5. We Want Roses Too (Ci vogliamo anche le rose), 2007
Alina Marazzi has won several Italian and international awards for her social documentaries, especially for her 2002 biographical piece For One More Hour With You (Un’ora solo ti vorrei) in which she details her mother’s life through photos, home recordings and diary readings. We Want Roses Too is likewise representative of Marazzi’s unique exploration of cinema through visual media and intermediality, and of her commitment to portraying female subjectivity.
This documentary is a mixture of real diaries, photos, videos, magazines, and advertisements of women during the ’60s and ’70s, the years corresponding to the onset of Italy’s women’s movements. Marazzi also utilized carefully chosen actors and experimental video sequences when best needed in order to portray sentiments of some of the diary entries, especially those dealing with one young woman’s first experiences with her sexuality and abortion. We Want Roses Too is undeniably heartbreaking, but it is also an empowering and hopeful documentary recounting the real experiences of women during a time of radical social transformation.
6. The Ladies Get Their Say (Due partite), 2009
The most contemporary piece on this list is most provocative for its structure and intergenerational narrative. Directed by Enzo Monteleone, the film is actually based on a theatrical work by Cristina Comencini, the daughter of filmmaker Luigi Comencini and known for her work on women’s representation. The film is split into two narratives following two generations of women, thus the Italian title that translates to “two games” or “two [ideological/political] parties.”

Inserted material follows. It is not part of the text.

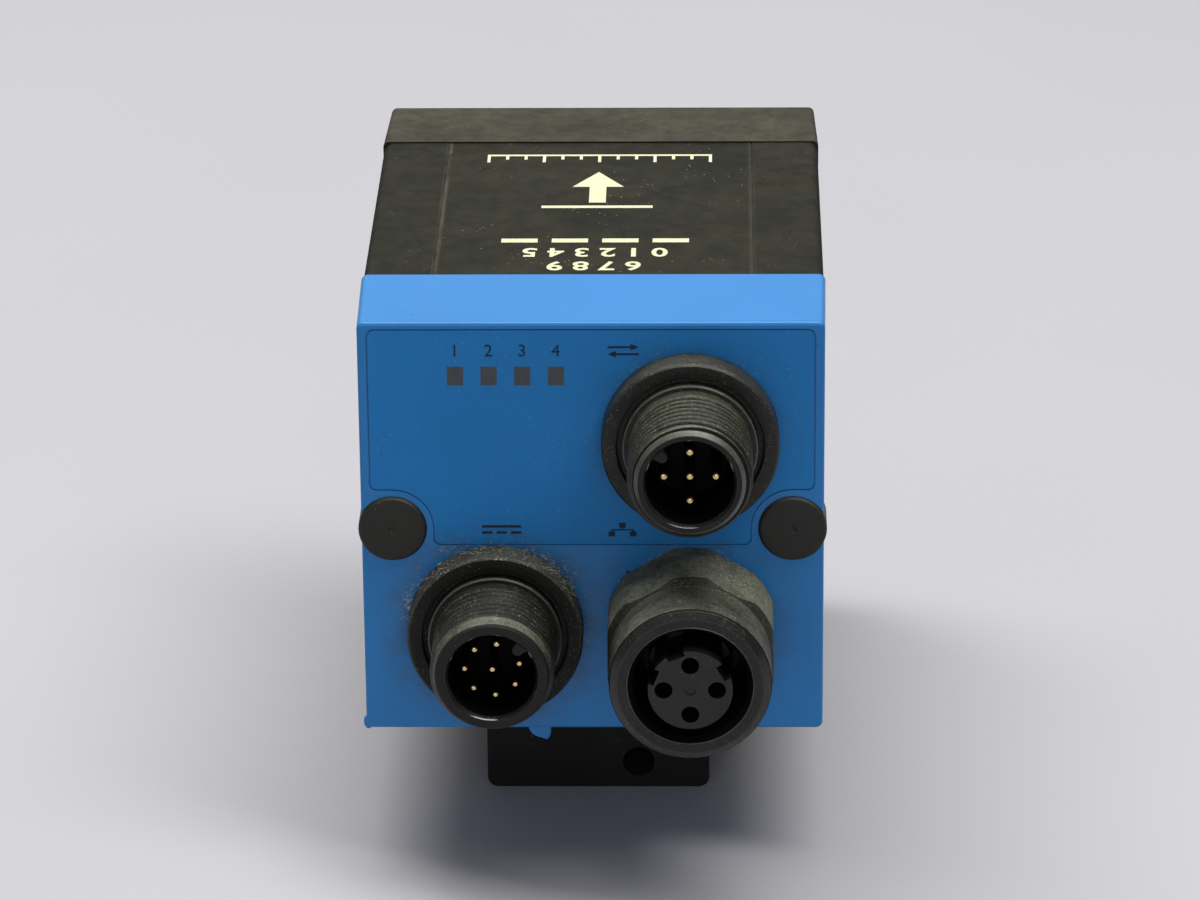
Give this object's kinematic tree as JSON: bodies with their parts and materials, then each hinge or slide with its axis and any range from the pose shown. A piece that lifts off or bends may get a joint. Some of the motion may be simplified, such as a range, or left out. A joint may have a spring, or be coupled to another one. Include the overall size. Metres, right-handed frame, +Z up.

The film details a group of women in the 1960s as they spend an afternoon together playing cards and discussing their views and female experiences, which is then paralleled with the present time in which the same women’s daughters reflect on their own friendships and experiences. Monteleone and Comencini’s work is extraordinary for its depiction of female friendship as well as the generational differences between second and third-wave feminism.